==== Data shown
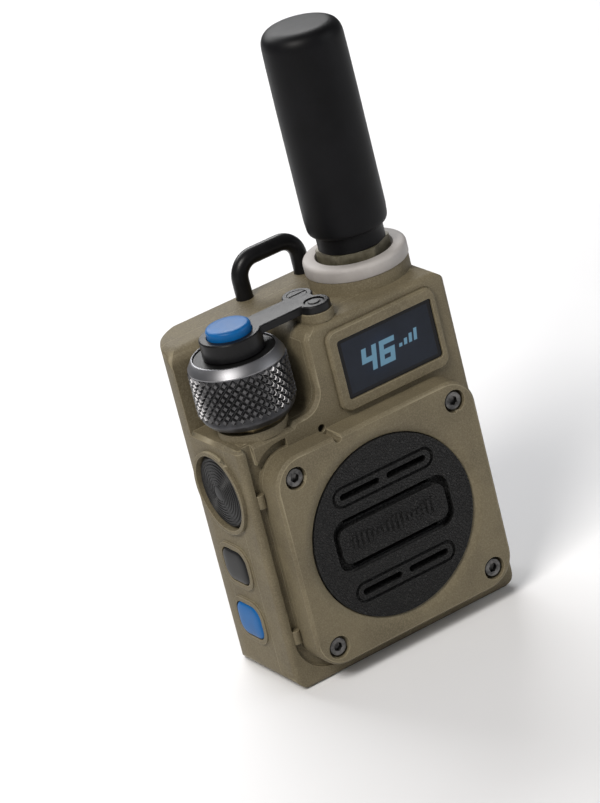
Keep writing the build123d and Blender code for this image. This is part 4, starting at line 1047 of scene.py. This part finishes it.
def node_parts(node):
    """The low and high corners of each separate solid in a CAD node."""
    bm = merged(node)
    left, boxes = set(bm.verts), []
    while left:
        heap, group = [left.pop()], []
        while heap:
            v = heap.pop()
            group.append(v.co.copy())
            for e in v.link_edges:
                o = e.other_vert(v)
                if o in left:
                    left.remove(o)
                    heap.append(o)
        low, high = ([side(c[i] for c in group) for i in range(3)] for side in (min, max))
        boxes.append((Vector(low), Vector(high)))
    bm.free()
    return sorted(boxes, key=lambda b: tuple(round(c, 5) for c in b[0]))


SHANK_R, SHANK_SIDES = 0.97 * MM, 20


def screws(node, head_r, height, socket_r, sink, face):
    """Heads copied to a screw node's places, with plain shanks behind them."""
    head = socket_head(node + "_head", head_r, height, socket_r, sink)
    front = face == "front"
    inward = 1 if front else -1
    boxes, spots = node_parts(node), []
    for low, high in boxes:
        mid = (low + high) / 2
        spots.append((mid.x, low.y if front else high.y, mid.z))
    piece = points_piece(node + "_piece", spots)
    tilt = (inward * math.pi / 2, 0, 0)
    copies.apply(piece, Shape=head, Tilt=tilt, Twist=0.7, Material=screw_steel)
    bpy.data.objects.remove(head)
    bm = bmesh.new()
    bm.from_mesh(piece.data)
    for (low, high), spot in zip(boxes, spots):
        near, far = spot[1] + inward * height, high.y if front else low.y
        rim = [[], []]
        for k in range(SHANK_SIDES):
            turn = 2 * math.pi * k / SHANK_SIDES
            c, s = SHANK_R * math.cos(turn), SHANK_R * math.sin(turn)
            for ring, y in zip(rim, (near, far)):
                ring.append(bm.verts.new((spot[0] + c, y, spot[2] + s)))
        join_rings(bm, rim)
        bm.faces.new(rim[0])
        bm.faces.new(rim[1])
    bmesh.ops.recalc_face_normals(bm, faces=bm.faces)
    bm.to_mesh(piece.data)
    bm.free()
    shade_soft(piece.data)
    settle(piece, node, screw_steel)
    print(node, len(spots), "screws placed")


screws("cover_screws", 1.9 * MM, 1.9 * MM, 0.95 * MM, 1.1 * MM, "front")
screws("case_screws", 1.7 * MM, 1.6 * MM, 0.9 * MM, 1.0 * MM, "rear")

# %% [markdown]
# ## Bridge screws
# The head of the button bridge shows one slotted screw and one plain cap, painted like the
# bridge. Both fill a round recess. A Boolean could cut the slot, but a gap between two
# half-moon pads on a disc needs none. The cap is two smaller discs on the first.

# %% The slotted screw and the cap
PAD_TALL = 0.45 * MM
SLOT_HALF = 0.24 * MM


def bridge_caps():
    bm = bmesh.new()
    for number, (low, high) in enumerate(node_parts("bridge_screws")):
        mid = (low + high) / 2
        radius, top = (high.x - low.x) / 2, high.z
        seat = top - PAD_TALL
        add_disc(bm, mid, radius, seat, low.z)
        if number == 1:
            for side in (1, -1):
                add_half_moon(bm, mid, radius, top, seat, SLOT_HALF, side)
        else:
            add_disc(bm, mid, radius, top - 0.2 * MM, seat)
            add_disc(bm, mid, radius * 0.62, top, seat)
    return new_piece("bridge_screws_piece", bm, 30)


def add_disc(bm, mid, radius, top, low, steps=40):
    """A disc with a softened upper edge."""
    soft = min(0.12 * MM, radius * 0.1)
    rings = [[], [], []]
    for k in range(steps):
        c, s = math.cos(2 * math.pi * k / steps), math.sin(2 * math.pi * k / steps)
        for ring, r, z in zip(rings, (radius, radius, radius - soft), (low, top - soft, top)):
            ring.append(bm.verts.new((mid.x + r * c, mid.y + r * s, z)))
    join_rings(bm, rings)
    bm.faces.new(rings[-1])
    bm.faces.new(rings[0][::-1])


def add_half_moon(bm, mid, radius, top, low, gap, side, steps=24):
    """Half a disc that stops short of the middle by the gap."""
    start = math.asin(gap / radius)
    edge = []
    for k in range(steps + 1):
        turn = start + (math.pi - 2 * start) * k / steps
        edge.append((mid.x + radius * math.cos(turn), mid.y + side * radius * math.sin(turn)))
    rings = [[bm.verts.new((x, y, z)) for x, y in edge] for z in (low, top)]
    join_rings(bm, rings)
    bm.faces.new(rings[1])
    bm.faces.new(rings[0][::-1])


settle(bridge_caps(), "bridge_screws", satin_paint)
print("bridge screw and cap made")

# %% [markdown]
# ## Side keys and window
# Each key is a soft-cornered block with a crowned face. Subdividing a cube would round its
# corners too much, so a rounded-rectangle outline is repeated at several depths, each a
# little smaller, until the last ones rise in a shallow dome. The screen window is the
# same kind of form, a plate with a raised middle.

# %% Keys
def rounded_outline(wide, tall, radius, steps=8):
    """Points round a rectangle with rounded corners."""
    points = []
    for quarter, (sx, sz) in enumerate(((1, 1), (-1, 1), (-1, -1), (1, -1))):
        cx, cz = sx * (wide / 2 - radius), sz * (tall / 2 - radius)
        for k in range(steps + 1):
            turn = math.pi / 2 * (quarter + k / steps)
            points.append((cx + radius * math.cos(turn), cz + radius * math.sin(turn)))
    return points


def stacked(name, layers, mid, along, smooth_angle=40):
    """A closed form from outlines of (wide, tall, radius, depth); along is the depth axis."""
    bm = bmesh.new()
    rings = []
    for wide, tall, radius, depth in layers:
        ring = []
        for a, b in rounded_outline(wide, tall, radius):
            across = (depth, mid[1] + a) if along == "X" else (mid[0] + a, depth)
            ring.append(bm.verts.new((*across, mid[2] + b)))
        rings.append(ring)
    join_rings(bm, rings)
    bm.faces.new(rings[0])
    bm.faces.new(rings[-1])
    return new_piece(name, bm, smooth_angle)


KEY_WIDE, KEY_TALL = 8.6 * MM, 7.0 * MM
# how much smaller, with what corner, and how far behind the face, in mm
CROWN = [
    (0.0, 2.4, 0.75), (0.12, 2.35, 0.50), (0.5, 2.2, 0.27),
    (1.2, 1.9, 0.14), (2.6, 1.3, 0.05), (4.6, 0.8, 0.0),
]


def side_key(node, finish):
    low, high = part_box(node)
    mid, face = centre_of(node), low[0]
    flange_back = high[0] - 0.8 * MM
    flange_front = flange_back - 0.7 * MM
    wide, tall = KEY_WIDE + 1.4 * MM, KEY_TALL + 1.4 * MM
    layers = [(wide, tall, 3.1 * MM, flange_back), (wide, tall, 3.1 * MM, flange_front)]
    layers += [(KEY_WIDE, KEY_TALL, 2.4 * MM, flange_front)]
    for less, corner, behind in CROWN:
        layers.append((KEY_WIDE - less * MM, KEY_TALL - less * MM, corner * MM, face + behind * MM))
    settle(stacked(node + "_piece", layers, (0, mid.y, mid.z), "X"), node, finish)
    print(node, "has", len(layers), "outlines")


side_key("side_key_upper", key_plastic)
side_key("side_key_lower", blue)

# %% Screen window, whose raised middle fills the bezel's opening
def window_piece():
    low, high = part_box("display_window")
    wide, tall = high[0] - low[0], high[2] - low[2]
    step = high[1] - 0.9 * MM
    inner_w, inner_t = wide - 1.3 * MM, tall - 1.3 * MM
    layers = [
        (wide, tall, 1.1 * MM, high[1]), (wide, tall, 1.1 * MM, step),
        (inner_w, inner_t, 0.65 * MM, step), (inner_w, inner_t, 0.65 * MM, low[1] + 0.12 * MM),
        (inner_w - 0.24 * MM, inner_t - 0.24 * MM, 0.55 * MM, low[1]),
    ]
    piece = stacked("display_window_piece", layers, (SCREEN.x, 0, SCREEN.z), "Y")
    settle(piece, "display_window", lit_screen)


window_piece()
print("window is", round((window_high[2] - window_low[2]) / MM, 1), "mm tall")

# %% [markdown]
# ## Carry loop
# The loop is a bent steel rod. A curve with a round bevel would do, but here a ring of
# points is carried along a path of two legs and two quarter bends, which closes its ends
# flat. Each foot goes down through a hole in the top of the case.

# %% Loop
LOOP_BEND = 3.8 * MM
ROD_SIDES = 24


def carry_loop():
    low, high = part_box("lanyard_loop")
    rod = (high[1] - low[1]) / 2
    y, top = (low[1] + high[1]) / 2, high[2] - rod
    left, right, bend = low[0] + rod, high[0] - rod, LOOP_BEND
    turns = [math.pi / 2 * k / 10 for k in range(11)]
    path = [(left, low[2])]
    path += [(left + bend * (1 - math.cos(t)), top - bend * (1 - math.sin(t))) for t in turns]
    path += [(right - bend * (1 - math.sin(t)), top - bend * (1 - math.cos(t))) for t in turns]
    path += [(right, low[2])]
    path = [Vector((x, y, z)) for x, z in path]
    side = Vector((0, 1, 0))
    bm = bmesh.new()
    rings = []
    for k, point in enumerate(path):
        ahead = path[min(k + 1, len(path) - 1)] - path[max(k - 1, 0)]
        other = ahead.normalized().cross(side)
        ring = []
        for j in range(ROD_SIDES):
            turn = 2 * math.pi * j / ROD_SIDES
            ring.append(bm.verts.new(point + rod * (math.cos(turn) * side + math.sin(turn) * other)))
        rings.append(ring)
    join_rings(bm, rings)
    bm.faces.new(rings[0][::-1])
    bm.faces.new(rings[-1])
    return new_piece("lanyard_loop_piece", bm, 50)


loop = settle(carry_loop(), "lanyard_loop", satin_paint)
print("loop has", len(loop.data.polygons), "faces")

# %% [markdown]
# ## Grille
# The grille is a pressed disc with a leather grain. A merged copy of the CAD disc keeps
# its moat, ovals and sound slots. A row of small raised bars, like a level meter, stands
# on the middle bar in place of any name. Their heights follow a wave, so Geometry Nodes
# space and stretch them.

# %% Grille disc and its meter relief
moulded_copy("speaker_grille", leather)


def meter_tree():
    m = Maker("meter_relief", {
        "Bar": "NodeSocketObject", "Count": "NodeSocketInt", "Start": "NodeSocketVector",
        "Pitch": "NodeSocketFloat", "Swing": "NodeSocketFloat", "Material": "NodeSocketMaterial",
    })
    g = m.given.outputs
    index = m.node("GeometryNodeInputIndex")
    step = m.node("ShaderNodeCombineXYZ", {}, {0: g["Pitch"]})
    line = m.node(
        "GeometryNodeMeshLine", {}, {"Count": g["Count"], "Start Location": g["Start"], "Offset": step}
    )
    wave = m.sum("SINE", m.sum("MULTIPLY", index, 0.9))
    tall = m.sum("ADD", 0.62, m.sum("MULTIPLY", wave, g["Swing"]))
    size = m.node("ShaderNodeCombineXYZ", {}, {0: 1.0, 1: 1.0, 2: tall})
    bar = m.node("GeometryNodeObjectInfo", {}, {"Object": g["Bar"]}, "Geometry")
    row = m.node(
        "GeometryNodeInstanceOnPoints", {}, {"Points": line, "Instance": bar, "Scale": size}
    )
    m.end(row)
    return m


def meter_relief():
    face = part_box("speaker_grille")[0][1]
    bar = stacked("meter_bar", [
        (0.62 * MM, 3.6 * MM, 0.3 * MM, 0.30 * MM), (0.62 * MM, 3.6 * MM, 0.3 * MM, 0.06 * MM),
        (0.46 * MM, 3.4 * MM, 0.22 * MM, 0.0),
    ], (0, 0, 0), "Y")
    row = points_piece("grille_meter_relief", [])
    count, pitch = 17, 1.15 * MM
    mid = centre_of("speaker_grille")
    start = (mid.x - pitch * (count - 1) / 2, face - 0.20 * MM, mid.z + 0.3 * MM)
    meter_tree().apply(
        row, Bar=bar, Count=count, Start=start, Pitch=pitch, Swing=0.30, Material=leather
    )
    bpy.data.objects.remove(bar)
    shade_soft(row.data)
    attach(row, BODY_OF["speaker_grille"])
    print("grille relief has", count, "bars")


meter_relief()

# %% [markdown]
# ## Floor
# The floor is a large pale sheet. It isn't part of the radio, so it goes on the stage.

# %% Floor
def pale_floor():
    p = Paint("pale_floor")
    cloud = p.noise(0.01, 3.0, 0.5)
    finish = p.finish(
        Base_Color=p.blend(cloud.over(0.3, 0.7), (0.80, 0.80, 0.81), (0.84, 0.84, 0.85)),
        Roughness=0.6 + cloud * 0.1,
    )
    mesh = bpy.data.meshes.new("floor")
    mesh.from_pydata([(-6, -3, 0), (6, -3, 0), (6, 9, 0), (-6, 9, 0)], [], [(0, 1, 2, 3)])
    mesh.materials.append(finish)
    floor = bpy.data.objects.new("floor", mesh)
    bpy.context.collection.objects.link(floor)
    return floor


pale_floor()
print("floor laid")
========
§ **What you need to do**
Reproduce exactly, please, only the lines from the start of the data above to the line that contains "SHANK_R, SHANK_SIDES = 0.97 * MM, 20", with both ends kept.

§ **The answer**
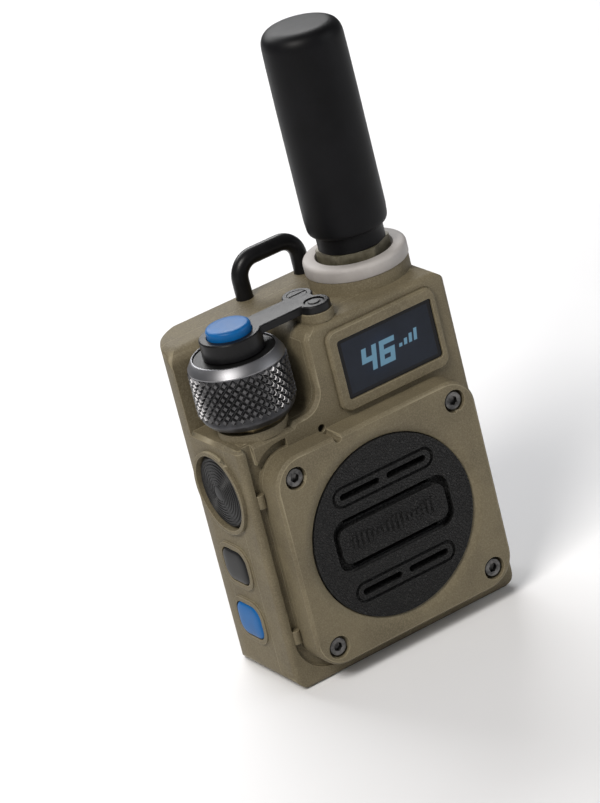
Keep writing the build123d and Blender code for this image. This is part 4, starting at line 1047 of scene.py. This part finishes it.
def node_parts(node):
    """The low and high corners of each separate solid in a CAD node."""
    bm = merged(node)
    left, boxes = set(bm.verts), []
    while left:
        heap, group = [left.pop()], []
        while heap:
            v = heap.pop()
            group.append(v.co.copy())
            for e in v.link_edges:
                o = e.other_vert(v)
                if o in left:
                    left.remove(o)
                    heap.append(o)
        low, high = ([side(c[i] for c in group) for i in range(3)] for side in (min, max))
        boxes.append((Vector(low), Vector(high)))
    bm.free()
    return sorted(boxes, key=lambda b: tuple(round(c, 5) for c in b[0]))


SHANK_R, SHANK_SIDES = 0.97 * MM, 20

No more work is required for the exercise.